* GIVEN TASK *
Return all of the data exactly as given.

--- INFORMATION SHOWN ---

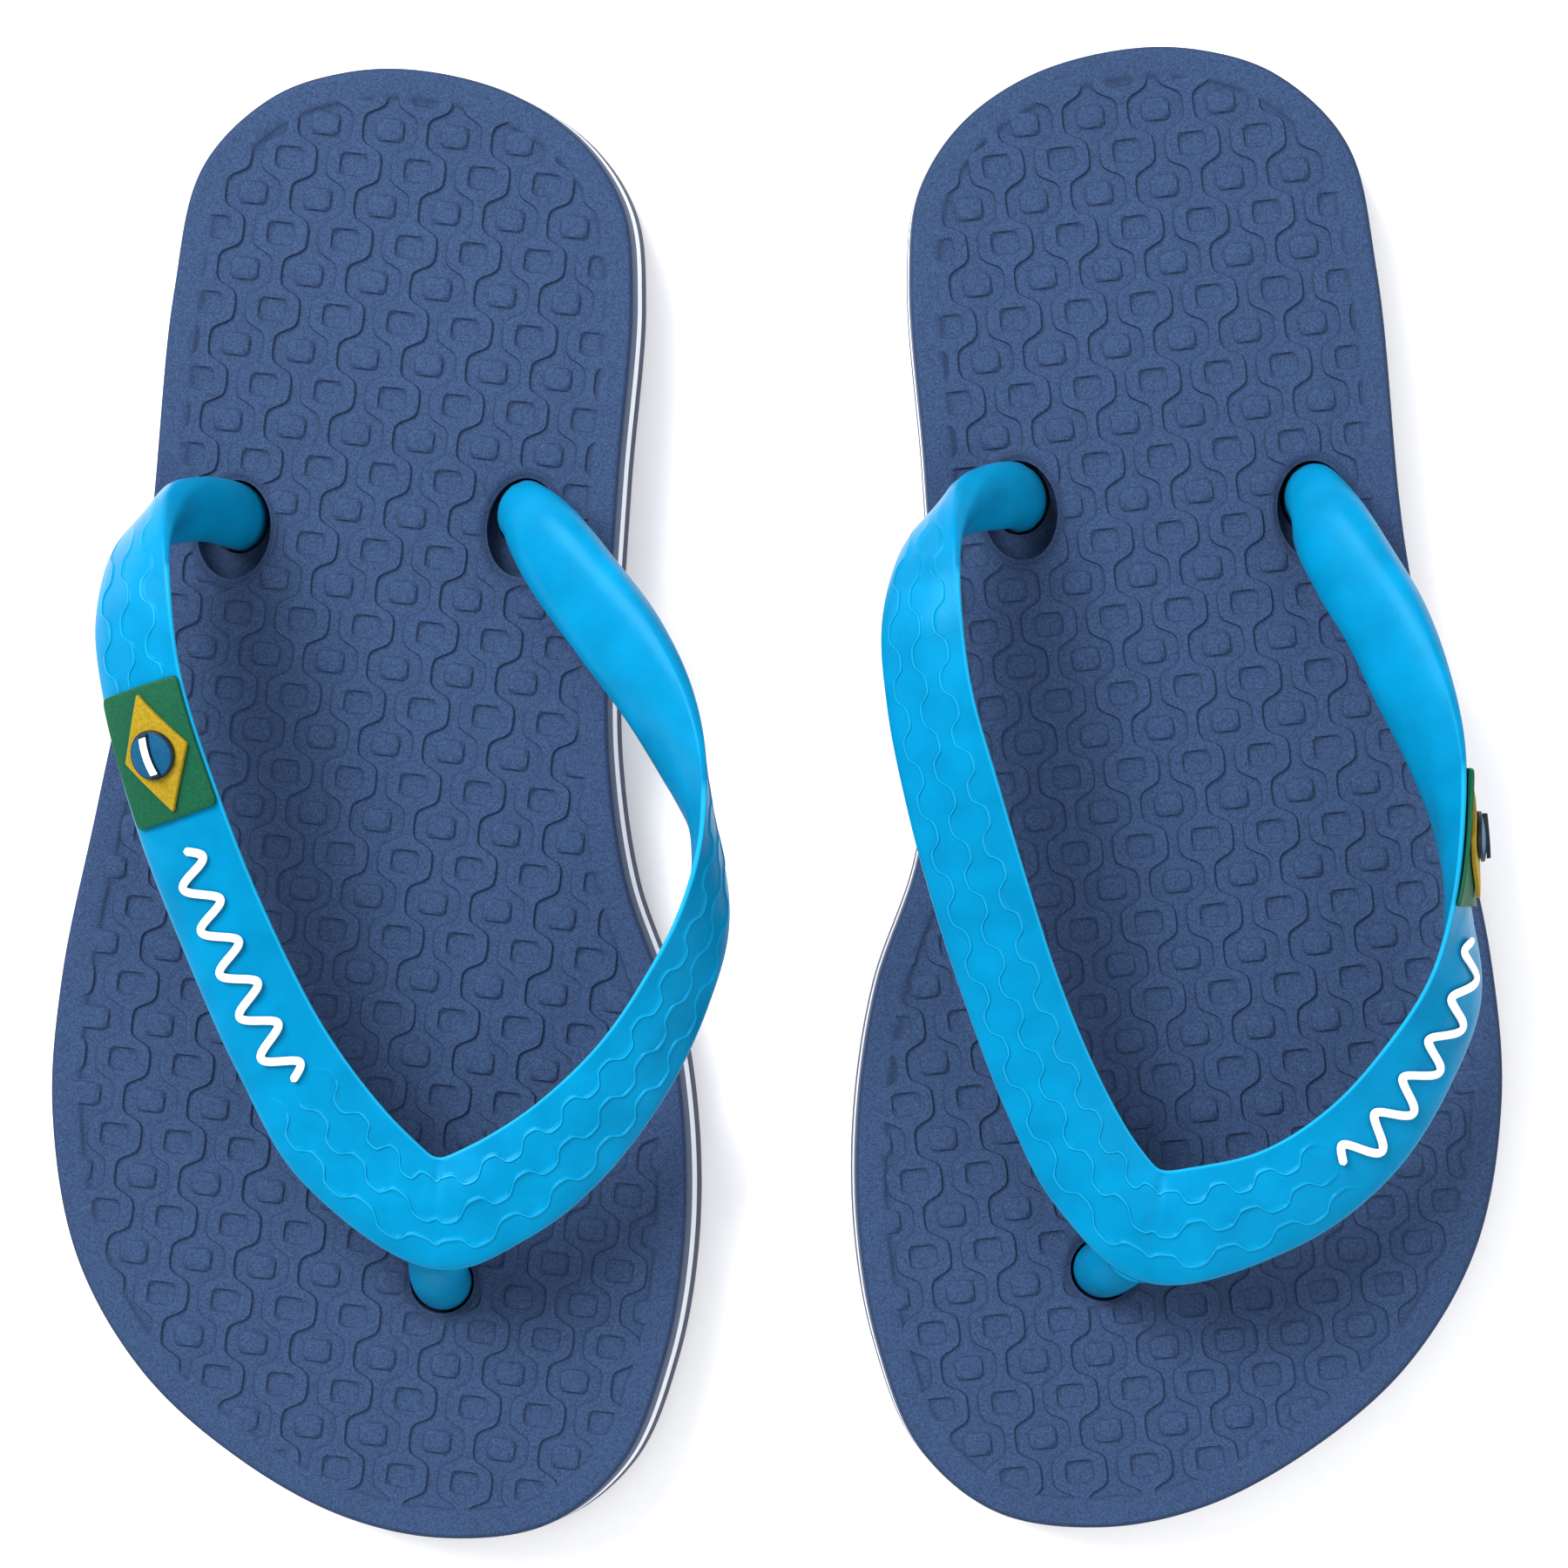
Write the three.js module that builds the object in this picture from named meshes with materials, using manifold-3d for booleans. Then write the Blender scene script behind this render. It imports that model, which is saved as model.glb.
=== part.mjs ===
// A pair of child's thong sandals (flip flops), millimetres, +Z up, toes towards -Y.
// Each sandal is a three-layer moulded sole, a one-piece elastic strap that plugs through it,
// and a small raised emblem and a raised print on the strap's outer arm.
//
// Every sandal is drawn in its own frame: x runs towards the inner side of the foot, y towards
// the heel, and the origin lies between the two side plugs. The left one is its mirror image.
import * as THREE from 'three';
import { mergeVertices } from 'three/addons/utils/BufferGeometryUtils.js';
import Module from 'manifold-3d';

const wasm = await Module();
wasm.setup();

// ---- Driving dimensions ------------------------------------------------------------------
const soleLength = 193;          // heel to toe, at the foot's side of the sole
const soleWidth = 86.5;          // across the ball of the foot
const footbedThickness = 5.5;
const midsoleThickness = 4;
const outsoleThickness = 4.5;
const wallFlare = 1.3;           // how far the wall's foot stands outside its top edge
const flexFromPlugs = 78;        // side plugs to the line where the sole bends
const flexGap = 0.3;             // between the heel half and the toe half of a layer

const strapWidth = 12;           // of the arms' band
const strapThickness = 3;        // of the arms' band
const stemLength = 8.8;          // the side stem's section, heel to toe
const stemThickness = 7.4;       // the side stem's section, across
const postDiameter = 7.7;        // the stem between the toes
const stemClearance = 0.4;       // round each stem in the midsole and the outsole
const slotLength = 13.2;         // of the footbed's side slots, heel to toe
const slotWidth = 9.8;
const slotFloor = 1.5;           // foam left under each slot
const plugDiameter = 14;
const plugThickness = 2.6;
const plugClearance = 0.5;       // round and above each plug in its recess
const plugHeight = 0.4;          // of the plugs' undersides above the ground

const emblemFromPost = 71.8;     // along the outer arm, from the strap's point to the emblem
const emblemLength = 17.2;
const lozengeLength = 15.3;
const lozengeWidth = 9.4;
const discDiameter = 6.2;
const barLength = 5.6;
const barWidth = 1.3;
const emblemLayer = 0.5;         // thickness of each moulded layer of the emblem
const emblemGap = 0.2;           // under each of them
const waveStart = 26;            // along the outer arm, from the strap's point
const waveLength = 33;
const waveCount = 5.5;
const waveHeight = 2.2;          // to each side of the arm's middle
const waveStroke = 1.1;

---

* REPLY TO THE EXERCISE *
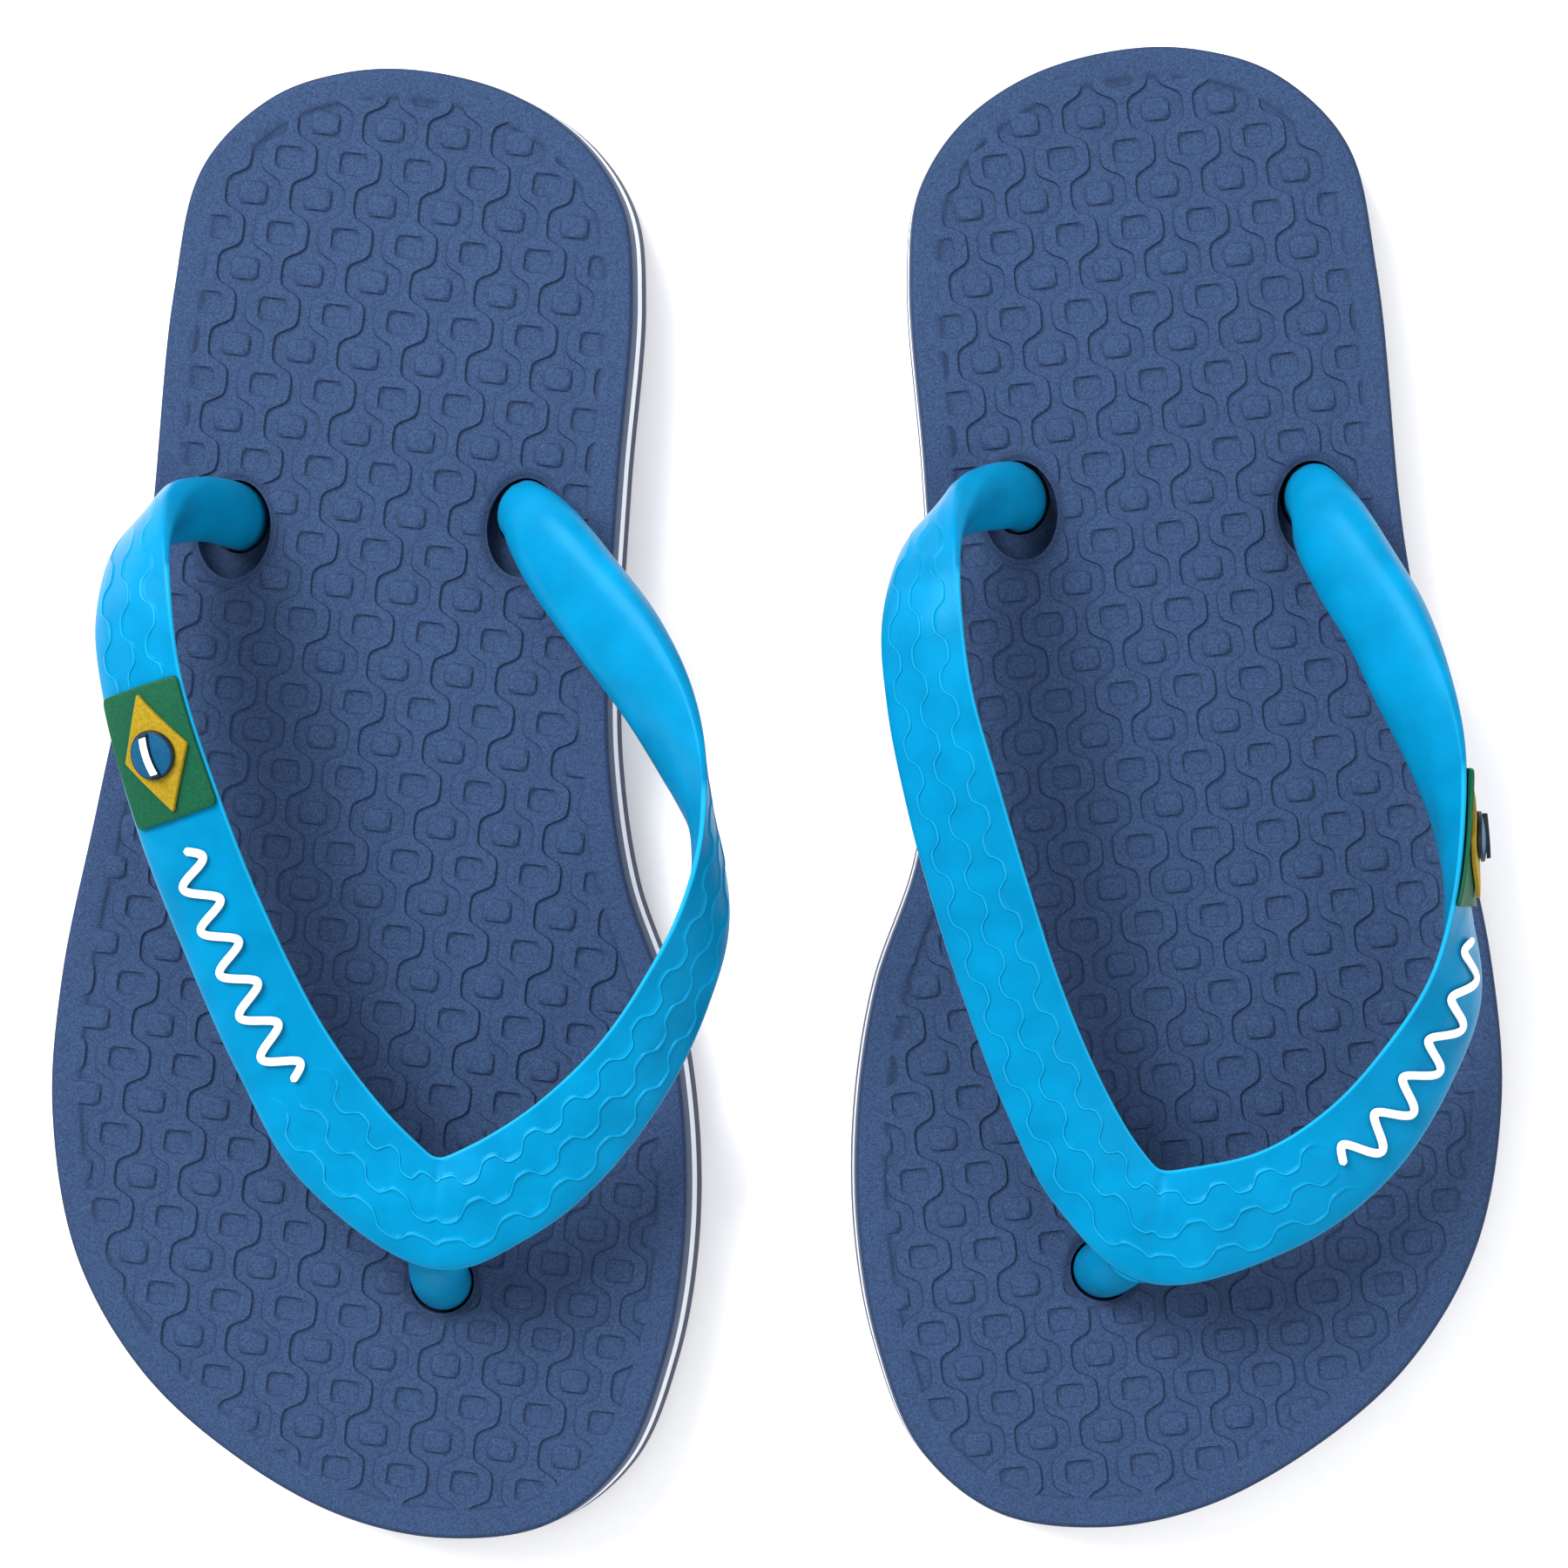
Write the three.js module that builds the object in this picture from named meshes with materials, using manifold-3d for booleans. Then write the Blender scene script behind this render. It imports that model, which is saved as model.glb.
=== part.mjs ===
// A pair of child's thong sandals (flip flops), millimetres, +Z up, toes towards -Y.
// Each sandal is a three-layer moulded sole, a one-piece elastic strap that plugs through it,
// and a small raised emblem and a raised print on the strap's outer arm.
//
// Every sandal is drawn in its own frame: x runs towards the inner side of the foot, y towards
// the heel, and the origin lies between the two side plugs. The left one is its mirror image.
import * as THREE from 'three';
import { mergeVertices } from 'three/addons/utils/BufferGeometryUtils.js';
import Module from 'manifold-3d';

const wasm = await Module();
wasm.setup();

// ---- Driving dimensions ------------------------------------------------------------------
const soleLength = 193;          // heel to toe, at the foot's side of the sole
const soleWidth = 86.5;          // across the ball of the foot
const footbedThickness = 5.5;
const midsoleThickness = 4;
const outsoleThickness = 4.5;
const wallFlare = 1.3;           // how far the wall's foot stands outside its top edge
const flexFromPlugs = 78;        // side plugs to the line where the sole bends
const flexGap = 0.3;             // between the heel half and the toe half of a layer

const strapWidth = 12;           // of the arms' band
const strapThickness = 3;        // of the arms' band
const stemLength = 8.8;          // the side stem's section, heel to toe
const stemThickness = 7.4;       // the side stem's section, across
const postDiameter = 7.7;        // the stem between the toes
const stemClearance = 0.4;       // round each stem in the midsole and the outsole
const slotLength = 13.2;         // of the footbed's side slots, heel to toe
const slotWidth = 9.8;
const slotFloor = 1.5;           // foam left under each slot
const plugDiameter = 14;
const plugThickness = 2.6;
const plugClearance = 0.5;       // round and above each plug in its recess
const plugHeight = 0.4;          // of the plugs' undersides above the ground

const emblemFromPost = 71.8;     // along the outer arm, from the strap's point to the emblem
const emblemLength = 17.2;
const lozengeLength = 15.3;
const lozengeWidth = 9.4;
const discDiameter = 6.2;
const barLength = 5.6;
const barWidth = 1.3;
const emblemLayer = 0.5;         // thickness of each moulded layer of the emblem
const emblemGap = 0.2;           // under each of them
const waveStart = 26;            // along the outer arm, from the strap's point
const waveLength = 33;
const waveCount = 5.5;
const waveHeight = 2.2;          // to each side of the arm's middle
const waveStroke = 1.1;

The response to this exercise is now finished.